Please quote exactly the lines below from the line containing "back_panel = make_panels(FINISHES)" to the line containing "cad_parts[obj.name] = obj", both lines included, and nothing else.

---- Source data

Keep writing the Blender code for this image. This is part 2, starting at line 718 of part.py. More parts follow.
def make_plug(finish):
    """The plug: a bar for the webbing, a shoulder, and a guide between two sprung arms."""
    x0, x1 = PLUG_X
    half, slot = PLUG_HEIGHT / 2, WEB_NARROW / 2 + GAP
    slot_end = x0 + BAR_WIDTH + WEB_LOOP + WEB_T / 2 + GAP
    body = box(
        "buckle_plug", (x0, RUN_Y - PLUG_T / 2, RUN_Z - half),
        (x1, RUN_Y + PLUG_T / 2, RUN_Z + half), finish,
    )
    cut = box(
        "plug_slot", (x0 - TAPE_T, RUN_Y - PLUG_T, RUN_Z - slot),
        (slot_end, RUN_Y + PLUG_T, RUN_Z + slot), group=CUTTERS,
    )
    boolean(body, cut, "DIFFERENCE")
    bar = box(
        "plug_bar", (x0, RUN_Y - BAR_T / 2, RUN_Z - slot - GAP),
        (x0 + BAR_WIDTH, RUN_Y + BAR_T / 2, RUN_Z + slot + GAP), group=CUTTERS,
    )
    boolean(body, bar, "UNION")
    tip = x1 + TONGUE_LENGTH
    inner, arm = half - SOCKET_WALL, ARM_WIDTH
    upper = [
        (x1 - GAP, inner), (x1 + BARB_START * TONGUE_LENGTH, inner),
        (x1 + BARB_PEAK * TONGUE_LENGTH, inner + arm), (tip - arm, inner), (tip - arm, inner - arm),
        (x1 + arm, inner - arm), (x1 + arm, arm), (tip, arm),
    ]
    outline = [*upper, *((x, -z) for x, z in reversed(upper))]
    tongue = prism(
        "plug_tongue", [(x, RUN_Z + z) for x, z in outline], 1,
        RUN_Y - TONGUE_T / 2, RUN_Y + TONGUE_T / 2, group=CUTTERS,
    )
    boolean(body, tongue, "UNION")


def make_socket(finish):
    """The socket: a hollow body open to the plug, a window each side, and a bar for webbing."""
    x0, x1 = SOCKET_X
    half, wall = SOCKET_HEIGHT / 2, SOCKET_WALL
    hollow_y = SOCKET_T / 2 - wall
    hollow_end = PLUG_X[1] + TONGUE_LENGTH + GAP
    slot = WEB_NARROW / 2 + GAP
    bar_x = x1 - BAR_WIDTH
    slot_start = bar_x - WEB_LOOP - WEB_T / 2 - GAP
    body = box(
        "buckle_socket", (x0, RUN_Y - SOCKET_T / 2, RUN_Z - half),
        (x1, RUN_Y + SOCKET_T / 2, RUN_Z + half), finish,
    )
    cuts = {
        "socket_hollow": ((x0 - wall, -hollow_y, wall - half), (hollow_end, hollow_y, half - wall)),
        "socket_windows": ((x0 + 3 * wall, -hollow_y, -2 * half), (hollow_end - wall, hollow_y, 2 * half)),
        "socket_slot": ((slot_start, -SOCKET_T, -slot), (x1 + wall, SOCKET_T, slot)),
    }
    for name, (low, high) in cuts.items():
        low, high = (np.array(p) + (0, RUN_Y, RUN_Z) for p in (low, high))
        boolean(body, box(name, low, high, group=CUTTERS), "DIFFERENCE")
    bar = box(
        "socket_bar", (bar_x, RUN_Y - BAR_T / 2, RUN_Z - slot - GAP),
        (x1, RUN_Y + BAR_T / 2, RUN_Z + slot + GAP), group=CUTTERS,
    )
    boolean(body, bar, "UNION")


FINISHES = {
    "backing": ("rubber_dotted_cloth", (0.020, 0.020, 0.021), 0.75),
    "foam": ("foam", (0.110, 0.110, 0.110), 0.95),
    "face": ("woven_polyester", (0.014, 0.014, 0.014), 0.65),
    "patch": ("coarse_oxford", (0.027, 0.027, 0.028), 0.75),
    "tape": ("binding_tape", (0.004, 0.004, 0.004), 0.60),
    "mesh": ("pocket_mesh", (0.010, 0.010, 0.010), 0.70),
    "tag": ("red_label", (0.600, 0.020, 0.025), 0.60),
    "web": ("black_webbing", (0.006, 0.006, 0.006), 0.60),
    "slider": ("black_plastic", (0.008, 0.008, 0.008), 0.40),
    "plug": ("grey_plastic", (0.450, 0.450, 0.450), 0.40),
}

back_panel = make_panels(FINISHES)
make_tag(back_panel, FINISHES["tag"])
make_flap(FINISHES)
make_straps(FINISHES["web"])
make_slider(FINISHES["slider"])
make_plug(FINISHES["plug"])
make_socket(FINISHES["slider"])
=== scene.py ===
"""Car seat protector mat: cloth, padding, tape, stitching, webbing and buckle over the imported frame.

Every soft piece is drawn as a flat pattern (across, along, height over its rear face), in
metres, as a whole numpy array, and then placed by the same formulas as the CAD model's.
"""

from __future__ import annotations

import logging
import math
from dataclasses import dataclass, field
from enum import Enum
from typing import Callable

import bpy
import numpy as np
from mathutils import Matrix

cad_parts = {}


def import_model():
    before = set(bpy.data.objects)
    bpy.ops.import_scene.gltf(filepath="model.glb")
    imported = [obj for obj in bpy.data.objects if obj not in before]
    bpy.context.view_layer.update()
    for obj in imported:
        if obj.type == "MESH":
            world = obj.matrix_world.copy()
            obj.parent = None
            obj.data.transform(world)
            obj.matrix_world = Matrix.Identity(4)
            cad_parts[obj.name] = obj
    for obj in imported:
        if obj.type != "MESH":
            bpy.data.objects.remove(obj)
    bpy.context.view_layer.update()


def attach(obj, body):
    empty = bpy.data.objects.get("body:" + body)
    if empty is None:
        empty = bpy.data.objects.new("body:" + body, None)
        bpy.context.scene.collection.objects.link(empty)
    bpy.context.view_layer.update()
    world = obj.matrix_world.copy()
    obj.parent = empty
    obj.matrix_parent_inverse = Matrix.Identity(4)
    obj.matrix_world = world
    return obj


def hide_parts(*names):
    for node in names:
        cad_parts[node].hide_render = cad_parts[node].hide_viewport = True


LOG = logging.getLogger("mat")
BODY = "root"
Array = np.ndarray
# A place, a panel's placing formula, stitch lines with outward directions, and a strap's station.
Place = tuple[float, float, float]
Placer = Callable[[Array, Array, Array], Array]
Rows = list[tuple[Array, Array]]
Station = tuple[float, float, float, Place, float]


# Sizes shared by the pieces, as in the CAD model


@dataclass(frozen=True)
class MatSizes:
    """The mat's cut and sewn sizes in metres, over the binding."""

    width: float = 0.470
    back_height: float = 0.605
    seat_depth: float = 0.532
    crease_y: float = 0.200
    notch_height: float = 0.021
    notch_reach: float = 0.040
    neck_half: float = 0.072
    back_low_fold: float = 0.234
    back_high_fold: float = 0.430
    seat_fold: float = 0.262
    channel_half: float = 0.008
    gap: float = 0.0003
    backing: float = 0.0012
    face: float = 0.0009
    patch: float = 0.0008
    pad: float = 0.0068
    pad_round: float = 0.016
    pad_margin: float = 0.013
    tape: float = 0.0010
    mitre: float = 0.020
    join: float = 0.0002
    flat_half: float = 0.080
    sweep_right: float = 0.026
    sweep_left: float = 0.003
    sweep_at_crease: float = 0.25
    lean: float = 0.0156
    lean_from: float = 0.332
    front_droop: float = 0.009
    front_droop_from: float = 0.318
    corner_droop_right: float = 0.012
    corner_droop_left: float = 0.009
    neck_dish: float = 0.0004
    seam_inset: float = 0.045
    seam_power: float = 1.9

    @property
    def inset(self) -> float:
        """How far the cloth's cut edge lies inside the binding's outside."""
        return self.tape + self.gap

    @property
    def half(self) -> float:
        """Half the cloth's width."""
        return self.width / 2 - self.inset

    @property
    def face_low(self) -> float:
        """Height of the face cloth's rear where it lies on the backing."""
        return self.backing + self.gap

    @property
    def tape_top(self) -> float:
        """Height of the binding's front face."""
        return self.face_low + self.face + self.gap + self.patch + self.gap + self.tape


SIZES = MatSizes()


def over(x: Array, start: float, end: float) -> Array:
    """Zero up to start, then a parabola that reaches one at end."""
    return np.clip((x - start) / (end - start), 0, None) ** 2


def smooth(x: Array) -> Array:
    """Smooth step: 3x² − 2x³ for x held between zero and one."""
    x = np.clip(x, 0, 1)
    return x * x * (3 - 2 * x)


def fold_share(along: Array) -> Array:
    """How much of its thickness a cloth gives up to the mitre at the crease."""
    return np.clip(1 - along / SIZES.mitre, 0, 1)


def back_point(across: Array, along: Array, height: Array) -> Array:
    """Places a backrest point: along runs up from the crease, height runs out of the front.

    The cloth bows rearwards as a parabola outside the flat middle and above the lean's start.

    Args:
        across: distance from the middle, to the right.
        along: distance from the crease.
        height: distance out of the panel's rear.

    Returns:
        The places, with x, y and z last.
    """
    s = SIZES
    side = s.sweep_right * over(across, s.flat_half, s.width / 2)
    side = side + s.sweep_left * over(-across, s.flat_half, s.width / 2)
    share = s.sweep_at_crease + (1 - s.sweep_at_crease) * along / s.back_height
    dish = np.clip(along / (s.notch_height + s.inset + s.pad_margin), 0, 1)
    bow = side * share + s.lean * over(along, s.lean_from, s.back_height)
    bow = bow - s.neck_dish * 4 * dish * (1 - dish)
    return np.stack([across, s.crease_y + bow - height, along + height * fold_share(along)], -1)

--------

Response
back_panel = make_panels(FINISHES)
make_tag(back_panel, FINISHES["tag"])
make_flap(FINISHES)
make_straps(FINISHES["web"])
make_slider(FINISHES["slider"])
make_plug(FINISHES["plug"])
make_socket(FINISHES["slider"])
=== scene.py ===
"""Car seat protector mat: cloth, padding, tape, stitching, webbing and buckle over the imported frame.

Every soft piece is drawn as a flat pattern (across, along, height over its rear face), in
metres, as a whole numpy array, and then placed by the same formulas as the CAD model's.
"""

from __future__ import annotations

import logging
import math
from dataclasses import dataclass, field
from enum import Enum
from typing import Callable

import bpy
import numpy as np
from mathutils import Matrix

cad_parts = {}


def import_model():
    before = set(bpy.data.objects)
    bpy.ops.import_scene.gltf(filepath="model.glb")
    imported = [obj for obj in bpy.data.objects if obj not in before]
    bpy.context.view_layer.update()
    for obj in imported:
        if obj.type == "MESH":
            world = obj.matrix_world.copy()
            obj.parent = None
            obj.data.transform(world)
            obj.matrix_world = Matrix.Identity(4)
            cad_parts[obj.name] = obj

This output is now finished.